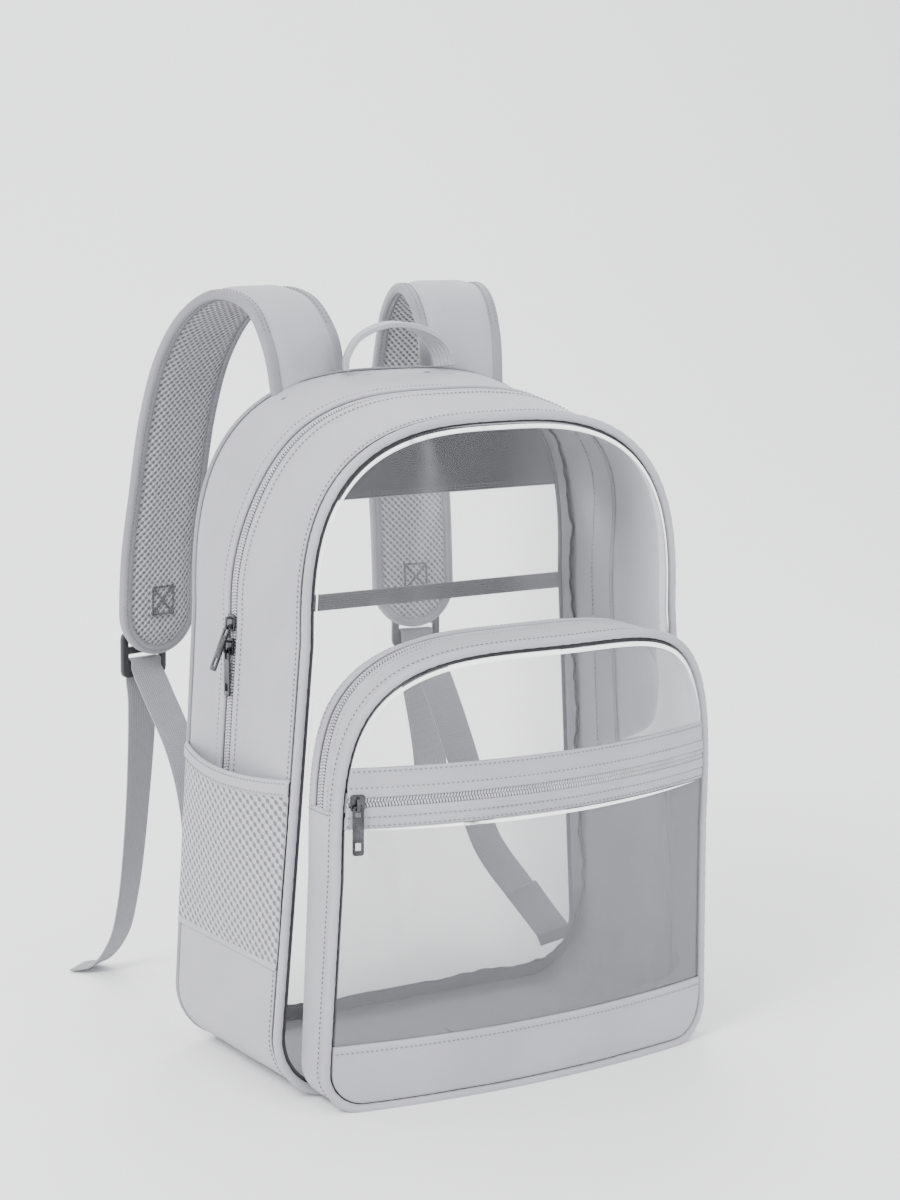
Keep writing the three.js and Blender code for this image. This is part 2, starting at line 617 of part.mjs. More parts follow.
function makeWebbing(label, side, end, tailShare) {
  const plateY = end.y + strapHalfThick + webbingThick + 2 * gap + buckleThick / 2;
  const x0 = end.x + side * buckleShift;
  // the buckle and what hangs in it turn in plan with the pad's end
  const turned = (p) => p.sub(end).applyAxisAngle(V(0, 0, 1), -side * strapTurn).add(end);
  const tailTable = tailTables[label];
  const buckleTop = end.z + buckleHeight / 2;
  const buckleLow = buckleTop - buckleHeight;
  // buckle: three bars and two slots
  const shape = new THREE.Shape();
  const [w, r] = [buckleHalfWidth, buckleCorner];
  shape.moveTo(-w + r, buckleLow);
  shape.lineTo(w - r, buckleLow);
  shape.quadraticCurveTo(w, buckleLow, w, buckleLow + r);
  shape.lineTo(w, buckleTop - r);
  shape.quadraticCurveTo(w, buckleTop, w - r, buckleTop);
  shape.lineTo(-w + r, buckleTop);
  shape.quadraticCurveTo(-w, buckleTop, -w, buckleTop - r);
  shape.lineTo(-w, buckleLow + r);
  shape.quadraticCurveTo(-w, buckleLow, -w + r, buckleLow);
  const slotHalfWidth = webbingWidth / 2 + 1;
  const slotTops = [buckleTop - buckleBar, buckleTop - 2 * buckleBar - buckleSlot];
  for (const top of slotTops) {
    const hole = new THREE.Path();
    hole.moveTo(-slotHalfWidth, top);
    hole.lineTo(-slotHalfWidth, top - buckleSlot);
    hole.lineTo(slotHalfWidth, top - buckleSlot);
    hole.lineTo(slotHalfWidth, top);
    hole.closePath();
    shape.holes.push(hole);
  }
  const plate = extruded(shape, buckleThick);
  plate.rotateX(Math.PI / 2);
  plate.translate(x0 - end.x, plateY + buckleThick / 2 - end.y, 0);
  plate.rotateZ(-side * strapTurn).translate(end.x, end.y, 0);
  add(`ladder_lock_${label}`, plate, 'plastic');

  const clearOf = buckleThick / 2 + gap + webbingThick / 2;
  const acrossX = () => V(Math.cos(strapTurn), -side * Math.sin(strapTurn), 0);
  const corner45 = 0.65;
  // loop from the pad, through the upper slot and back behind the top bar
  const seat = slotTops[0] - gap - webbingThick / 2;
  const top = buckleTop + buckleBar;
  const loop = [
    [-clearOf, top + patchLength], [-clearOf, top], [-clearOf, seat + corner45], [-clearOf + corner45, seat],
    [clearOf - corner45, seat], [clearOf, seat + corner45], [clearOf, top - buckleBar / 2],
    [-clearOf + webbingThick + gap, top + buckleBar], [-clearOf + webbingThick + gap, top + patchLength],
  ].map(([h, z]) => turned(V(x0, plateY + h, z)));
  add(`strap_loop_${label}`, strip(loop, acrossX, webbingWidth - 1, webbingThick), 'webbing');

  // lower webbing: from the corner up to the buckle, over its lower bar, then down as the tail
  const barTop = slotTops[1] - buckleSlot;
  const corner = V(side * (lowHalfWidth - anchorInset), yBack, anchorHeight);
  const route = webbingRoutes[label].map((row) => V(
    mix(x0, corner.x, row.across),
    mix(corner.y, end.y + strapHalfThick, row.back),
    mix(corner.z, barTop, row.up),
  ));
  const over = barTop + gap + webbingThick / 2;
  const [near, far] = [plateY - clearOf, plateY + clearOf];
  const wrap = [[near, barTop - buckleBar], [near, over - corner45], [near + corner45, over],
    [far - corner45, over], [far, over - corner45], [far, barTop - buckleBar]]
    .map(([y, z]) => turned(V(x0, y, z)));
  const tail = tailTable.map((row) => turned(V(
    x0 + side * row.out * strapSplay,
    far + row.back * strapSplay,
    mix(barTop, webbingThick / 2 + gap, row.down),
  )));
  const routeCurve = new THREE.CatmullRomCurve3([wrap[0], ...route]);
  // width direction that stays parallel to the bag's back
  const level = (i, t) => V(Math.abs(t.z), 0, -t.x * Math.sign(t.z));
  const tabStart = 0.82;
  const lap = webbingThick + 2 * gap;
  const laid = span(20).slice(1).map((t) => t * (tabStart + 0.08)).map((t) => {
    const tangent = routeCurve.getTangentAt(t);
    const out = level(0, tangent).cross(tangent).normalize();
    return routeCurve.getPointAt(t).addScaledVector(out, lap * ease(t / tabStart));
  });
  const tailCurve = new THREE.CatmullRomCurve3([wrap[wrap.length - 1], ...tail]);
  const hanging = span(14).slice(1).map((t) => tailCurve.getPointAt(t * tailShare));
  const turnAt = (z) => {
    const share = (barTop - z) / barTop;
    const next = Math.max(1, tailTable.findIndex((row) => row.down >= share));
    const [a, b] = [tailTable[next - 1], tailTable[next]];
    const turn = mix(a.turn, b.turn, Math.max(0, (share - a.down) / (b.down - a.down)));
    return THREE.MathUtils.degToRad(turn);
  };
  const start = laid.length + wrap.length;
  const across = (i, t) => {
    if (i <= laid.length) {
      return level(i, t).applyAxisAngle(V(0, 0, 1), -side * strapTurn * ease(i / laid.length));
    }
    if (i < start) return acrossX();
    const a = turnAt(hanging[i - start].z) + strapTurn;
    return V(Math.cos(a), -side * Math.sin(a), 0);
  };
  const path = [...laid.reverse(), ...wrap, ...hanging];
  add(`lower_webbing_${label}`, strip(path, across, webbingWidth, webbingThick), 'webbing');
  const tab = span(6).map((t) => routeCurve.getPointAt(mix(tabStart, 1, t)));
  add(`corner_tab_${label}`, strip(tab, level, tabWidth, webbingThick), 'webbing');
}

for (const [label, side, tailShare] of [['left', -1, leftTail], ['right', 1, rightTail]]) {
  const { end } = makeStrap(label, side);
  makeWebbing(label, side, end, tailShare);
}

// Haul handle: shares of the half span and rise; turn is the angle of its width from +Y
const handleTable = [
  { across: -1.00, up: 0.00, turn: 25 }, { across: -0.98, up: 0.28, turn: 25 },
  { across: -0.78, up: 0.68, turn: 24 }, { across: -0.38, up: 0.94, turn: 20 },
  { across: 0.00, up: 1.00, turn: 12 }, { across: 0.38, up: 0.92, turn: -5 },
  { across: 0.76, up: 0.62, turn: -25 }, { across: 0.96, up: 0.26, turn: -40 },
  { across: 1.00, up: 0.00, turn: -45 },
];
const handleY = yBack - handleSet;
const handleFoot = topAt(handleY, handleHalfSpan) + handleThick / 2 + handleLift;
const handlePoints = handleTable.map(
  (r) => V(r.across * handleHalfSpan, handleY, handleFoot + r.up * handleRise),
);
const handleAcross = (i) => {
  const a = THREE.MathUtils.degToRad(handleTable[i].turn);
  return V(Math.sin(a), Math.cos(a), 0);
};
add('haul_handle', strip(handlePoints, handleAcross, handleWidth, handleThick), 'webbing');

// Zipper sliders and pull tabs, made lying on a zipper that runs along local Z, outwards along local -X
function manifoldOf(geometry) {
  geometry.deleteAttribute('normal');
  geometry.deleteAttribute('uv');
  const merged = mergeVertices(geometry);
  return new wasm.Manifold(new wasm.Mesh({
    numProp: 3,
    vertProperties: new Float32Array(merged.attributes.position.array),
    triVerts: new Uint32Array(merged.index.array),
  }));
}
function geometryOf(manifold) {
  const mesh = manifold.getMesh();
  const geometry = new THREE.BufferGeometry();
  geometry.setAttribute('position', new THREE.BufferAttribute(mesh.vertProperties, 3));
  geometry.setIndex(Array.from(mesh.triVerts));
  return geometry;
}
const block = (lx, ly, lz, x, y, z) => manifoldOf(new THREE.BoxGeometry(lx, ly, lz).translate(x, y, z));
const axisOut = gap + sliderPlate + (bridgeHeight - 1) / 2; // pivot's distance from the cloth
const axisDown = bridgeOpening - 1;

function sliderGeometry() {
  const nose = sliderLength / 4;
  const outline = new THREE.Shape();
  outline.moveTo(-sliderWidth / 2, -sliderLength / 2 + nose);
  outline.quadraticCurveTo(-sliderWidth / 2, -sliderLength / 2, 0, -sliderLength / 2);
  outline.quadraticCurveTo(sliderWidth / 2, -sliderLength / 2, sliderWidth / 2, -sliderLength / 2 + nose);
  outline.lineTo(sliderWidth / 2, sliderLength / 2 - 1);
  outline.lineTo(sliderWidth / 2 - 1, sliderLength / 2);
  outline.lineTo(-sliderWidth / 2 + 1, sliderLength / 2);
  outline.lineTo(-sliderWidth / 2, sliderLength / 2 - 1);
  outline.closePath();
  const plate = extruded(outline, sliderPlate);
  plate.rotateX(Math.PI / 2).rotateZ(-Math.PI / 2).translate(-gap, 0, 0);
  const base = gap + sliderPlate;
  const opening = bridgeHeight - 1;
  const bridge = block(bridgeHeight + 0.4, bridgeWidth, 2 * bridgeHalf, -base - bridgeHeight / 2 + 0.2, 0, 0)
    .subtract(block(opening, 2 * bridgeWidth, 2 * bridgeOpening, -base - opening / 2, 0, 0));
  return geometryOf(manifoldOf(plate).add(bridge));
}

function tabGeometry() {
  const bar = 0.7;
  const eye = bridgeHalf + bridgeOpening;
  const shape = new THREE.Shape();
  const c = tabChamfer;
  shape.moveTo(-tabHalf + c, bar);
  shape.lineTo(tabHalf - c, bar);
  shape.lineTo(tabHalf, -bar);
  shape.lineTo(tabHalf, -tabLength + c);
  shape.lineTo(tabHalf - c, -tabLength);
  shape.lineTo(-tabHalf + c, -tabLength);
  shape.lineTo(-tabHalf, -tabLength + c);
  shape.lineTo(-tabHalf, -bar);
  shape.closePath();
  const windows = [
    { half: bridgeWidth / 2 + tabEyePlay, top: -bar, low: -eye },
    { half: tabHalf / 2, top: -tabLength + tabWindowFar, low: -tabLength + tabWindowNear },
  ];
  for (const { half, top, low } of windows) {
    const hole = new THREE.Path();
    hole.moveTo(-half, top);
    hole.lineTo(-half, low);
    hole.lineTo(half, low);
    hole.lineTo(half, top);
    hole.closePath();
    shape.holes.push(hole);
  }
  const plate = extruded(shape, tabThick);
  return plate.rotateX(Math.PI / 2).rotateZ(-Math.PI / 2).translate(tabThick / 2, 0, 0);
}

// at: where the slider sits on the cloth; turn: heading of its outward side about Z;
// tilt: lean of the cloth; rest: how far the tab leans out from hanging straight down
function zipperHardware(name, at, turn, tilt, rest) {
  const holder = new THREE.Group();
  holder.position.copy(at);
  holder.rotation.set(0, 0, turn);
  const leaning = new THREE.Group();
  leaning.rotation.y = tilt;
  holder.add(leaning);
  const slider = new THREE.Mesh(sliderGeometry(), finishes.metal());
  slider.name = `${name}_slider`;
  leaning.add(slider);
  const pivot = V(-axisOut, 0, -axisDown).applyAxisAngle(V(0, 1, 0), tilt);
  const tab = new THREE.Mesh(tabGeometry(), finishes.metal());
  tab.name = `${name}_pull`;
  tab.position.copy(pivot);
  tab.rotation.y = THREE.MathUtils.degToRad(rest);
  holder.add(tab);
  group.add(holder);
  return holder;
}

// lean of a side wall at a height
const leanAt = (loop, z) => Math.atan(
  (halfWidthAt(loop, z - sliderLength / 2) - halfWidthAt(loop, z + sliderLength / 2)) / sliderLength,
);
for (const [name, z, rest] of [
  ['main_upper', upperSliderHeight, tabRest],
  ['main_lower', upperSliderHeight - sliderPitch, 0],
]) {
  const y = zipperY(0, z);
  const zipperLoop = mainOutline(y);
  const at = V(-halfWidthAt(zipperLoop, z) - gap / 2, y, z);
  zipperHardware(name, at, 0, leanAt(zipperLoop, z), rest);
}

const frontSliderX = -halfWidthAt(pocketRim, frontZipHeight) + frontSliderSet;
const faceAt = (x, z) => pocketY(x, z) - cloth / 2;
const faceTurn = Math.PI / 2 - Math.atan((faceAt(frontSliderX + 1, frontZipHeight)
  - faceAt(frontSliderX - 1, frontZipHeight)) / -2);
const faceLean = Math.atan((faceAt(frontSliderX, frontZipHeight + 1)
  - faceAt(frontSliderX, frontZipHeight - 1)) / 2);
zipperHardware('front', V(frontSliderX, faceAt(frontSliderX, frontZipHeight) - gap / 2, frontZipHeight),
  faceTurn, faceLean, 0);

const pocketSliderZ = pocketSplit + pocketSliderRise;
const pocketSideX = halfWidthAt(pocketOutline(), pocketSliderZ);
zipperHardware('pocket',
  V(pocketSideX + gap / 2, pocketZipY(pocketSideX, pocketSliderZ), pocketSliderZ),
  Math.PI, leanAt(pocketOutline(), pocketSliderZ), 0);

export default group;
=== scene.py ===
# %% [markdown]
# # A clear stadium backpack
#
# The bag has a light grey cloth frame, clear sheets at the front and back, a smaller pocket in front,
# net pockets at the sides and padded straps behind. The solids of the part are loaded first, and every
# soft piece below is a finer surface laid where its solid is. Lengths are in millimetres until a mesh
# is made, because sewing is measured that way, and each mesh is then stored in metres.

# %% Load the solids
import math

import bmesh
import bpy
import numpy as np
from mathutils import Matrix


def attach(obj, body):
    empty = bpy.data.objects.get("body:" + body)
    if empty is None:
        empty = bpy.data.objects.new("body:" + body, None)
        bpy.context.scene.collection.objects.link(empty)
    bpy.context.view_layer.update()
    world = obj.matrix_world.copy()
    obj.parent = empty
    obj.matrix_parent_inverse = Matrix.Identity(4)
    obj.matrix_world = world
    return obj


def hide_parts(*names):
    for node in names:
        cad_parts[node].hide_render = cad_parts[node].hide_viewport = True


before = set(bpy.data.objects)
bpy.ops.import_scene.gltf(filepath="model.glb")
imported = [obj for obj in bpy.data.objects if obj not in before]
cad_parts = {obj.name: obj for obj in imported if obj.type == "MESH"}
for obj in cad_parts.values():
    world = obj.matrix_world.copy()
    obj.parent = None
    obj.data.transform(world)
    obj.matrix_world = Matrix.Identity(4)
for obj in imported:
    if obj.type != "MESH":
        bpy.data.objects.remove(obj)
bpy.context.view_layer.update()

# %% [markdown]
# ## Camera
#
# The photograph looks at the bag's left front corner from a little above, with a long lens. The place,
# turn and lens come from a fit of the bag's seams to the picture. Three directions describe a camera
# plainly: where it looks, its right, and its up; they fill the columns of its matrix.

# %% Place the camera
turn, pitch, roll = np.radians([32.50, 9.78, 0.46])
look = np.array([np.sin(turn) * np.cos(pitch), np.cos(turn) * np.cos(pitch), -np.sin(pitch)])
right = np.array([np.cos(turn), -np.sin(turn), 0.0])
up = np.cross(right, look)
right, up = np.cos(roll) * right + np.sin(roll) * up, np.cos(roll) * up - np.sin(roll) * right
camera_place = (-0.96084, -1.52118, 0.60336)
camera = bpy.data.objects.new("camera", bpy.data.cameras.new("camera"))
camera.data.lens = 84.0
camera.data.sensor_width = 36.0
columns = np.column_stack([right, up, -look])
camera.matrix_world = Matrix.Translation(camera_place) @ Matrix(columns.tolist()).to_4x4()
bpy.context.scene.collection.objects.link(camera)
bpy.context.scene.camera = camera
print("camera at", camera_place)

# %% [markdown]
# ## Meshes from grids
#
# Cloth is a surface, so each piece starts as a grid of points: rows run along the seam and columns
# across it. A second grid lies under the first, and closing the rims gives the cloth its thickness.
# The flat pattern (UV) is measured in metres along the rows and columns, so that weave keeps its size
# and follows the cloth round every bend. Faces must point outwards: the signed volume tells.

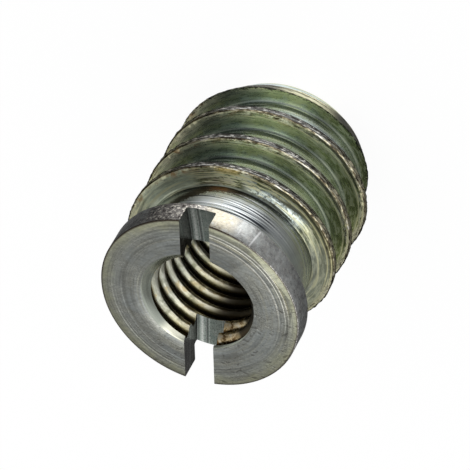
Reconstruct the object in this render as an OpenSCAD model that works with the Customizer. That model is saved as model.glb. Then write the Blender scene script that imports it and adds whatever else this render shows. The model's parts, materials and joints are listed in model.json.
※
■ **Work to complete**: Begin at the line containing "const pocketSliderZ = pocketSplit", end at the line containing "for node in", and reproduce every line in that range exactly, both ends included.

■ **Solution to the problem**:
const pocketSliderZ = pocketSplit + pocketSliderRise;
const pocketSideX = halfWidthAt(pocketOutline(), pocketSliderZ);
zipperHardware('pocket',
  V(pocketSideX + gap / 2, pocketZipY(pocketSideX, pocketSliderZ), pocketSliderZ),
  Math.PI, leanAt(pocketOutline(), pocketSliderZ), 0);

export default group;
=== scene.py ===
# %% [markdown]
# # A clear stadium backpack
#
# The bag has a light grey cloth frame, clear sheets at the front and back, a smaller pocket in front,
# net pockets at the sides and padded straps behind. The solids of the part are loaded first, and every
# soft piece below is a finer surface laid where its solid is. Lengths are in millimetres until a mesh
# is made, because sewing is measured that way, and each mesh is then stored in metres.

# %% Load the solids
import math

import bmesh
import bpy
import numpy as np
from mathutils import Matrix


def attach(obj, body):
    empty = bpy.data.objects.get("body:" + body)
    if empty is None:
        empty = bpy.data.objects.new("body:" + body, None)
        bpy.context.scene.collection.objects.link(empty)
    bpy.context.view_layer.update()
    world = obj.matrix_world.copy()
    obj.parent = empty
    obj.matrix_parent_inverse = Matrix.Identity(4)
    obj.matrix_world = world
    return obj


def hide_parts(*names):
    for node in names:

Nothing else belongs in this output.